Ab initio molecular orbital study of substituent effects in Vaska type complexes (trans-IrL₂(CO)X): Electron affinities, ionization potentials, carbonyl stretch frequencies, and the thermodynamics of H₂ dissociative addition

Ab initio electronic structure calculations are used to study substituent effects in Vaska-type complexes, trans-IrL₂(CO)X (1-X) (X = F, Cl, Br, I, CN, H, CH₃, SiH₃, OH, and SH; L = PH₃). Both the electron affinity and the ionization potential of 1-X are computed to increase upon descending the halogen series of complexes, which indicates, surprisingly, that the complexes with more electronegative halogens are more difficult to reduce and easier to oxidize. The computed electron affinity trend is consistent with the half-wave reduction potential trend known for 1-X (L = PPh₃; X = F, Cl, Br, and I). Computed carbonyl stretch frequencies for 1-X are greater than experimental values (L = PPh3), but observed trends are well reproduced.

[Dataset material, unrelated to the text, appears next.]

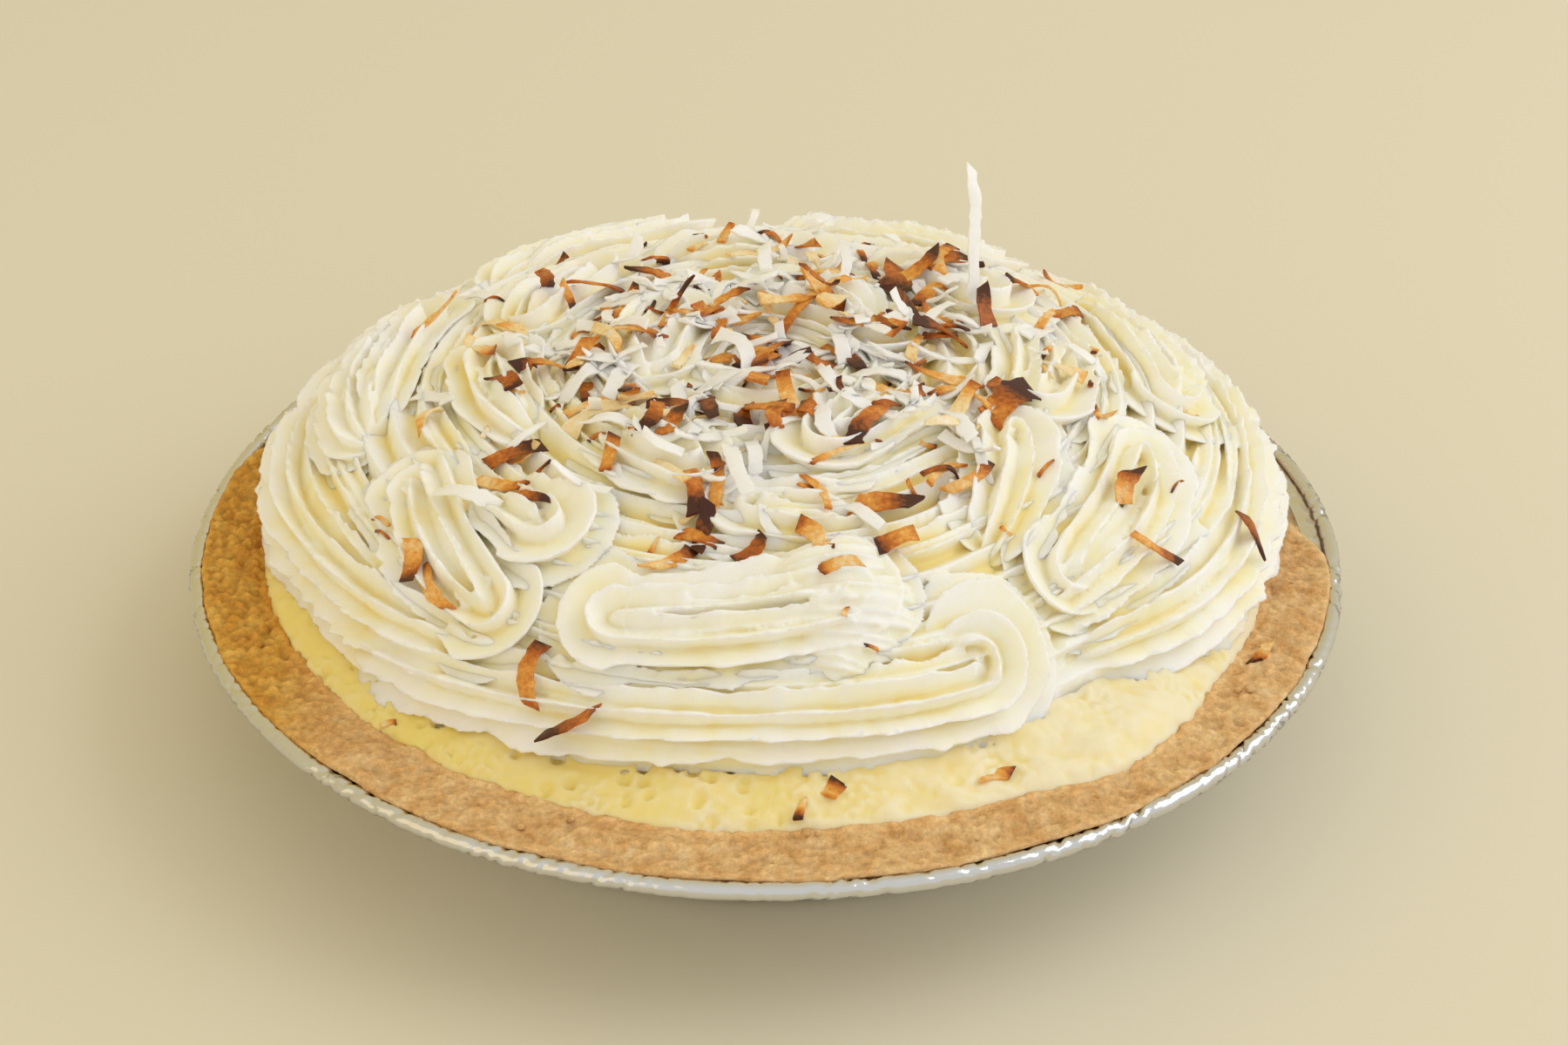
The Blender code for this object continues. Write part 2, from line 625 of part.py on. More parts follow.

The redox and spectroscopic trends are discussed in terms of the substituent effects on the electronic structure of 1-X, particularly as revealed in the molecular orbital energy level diagrams of these complexes. The reaction energy for H₂ addition to 1-X, leading to the cis,trans-(H)₂IrL₂(CO)X (2-X) product, has been computed. After electron correlation effects are included (MP4(SDTQ)), the reaction enthalpy computed for 1-Cl is -18.4 kcal/mol (L = PH₃) as compared to a reported experimental value of -14 kcal/mol (L = PPh₃). Compared with available experimental data, the electronic effects of L (L = PH₃, NH₃, or AsH₃) and X on the thermodynamics of the H₂ addition reaction are accurately reproduced by the model calculations at all levels of theory (HF and MPn). Formation of the hypothetical products cis,trans- and trans,trans-(H)₂IrL₂(CO)X (2-X and 3-X) (X = BH₂, NH₂, and PH₂) is used to demonstrate that π-acceptor substituents promote the H₂ addition reaction to 1-X while π-donor substituents disfavor addition.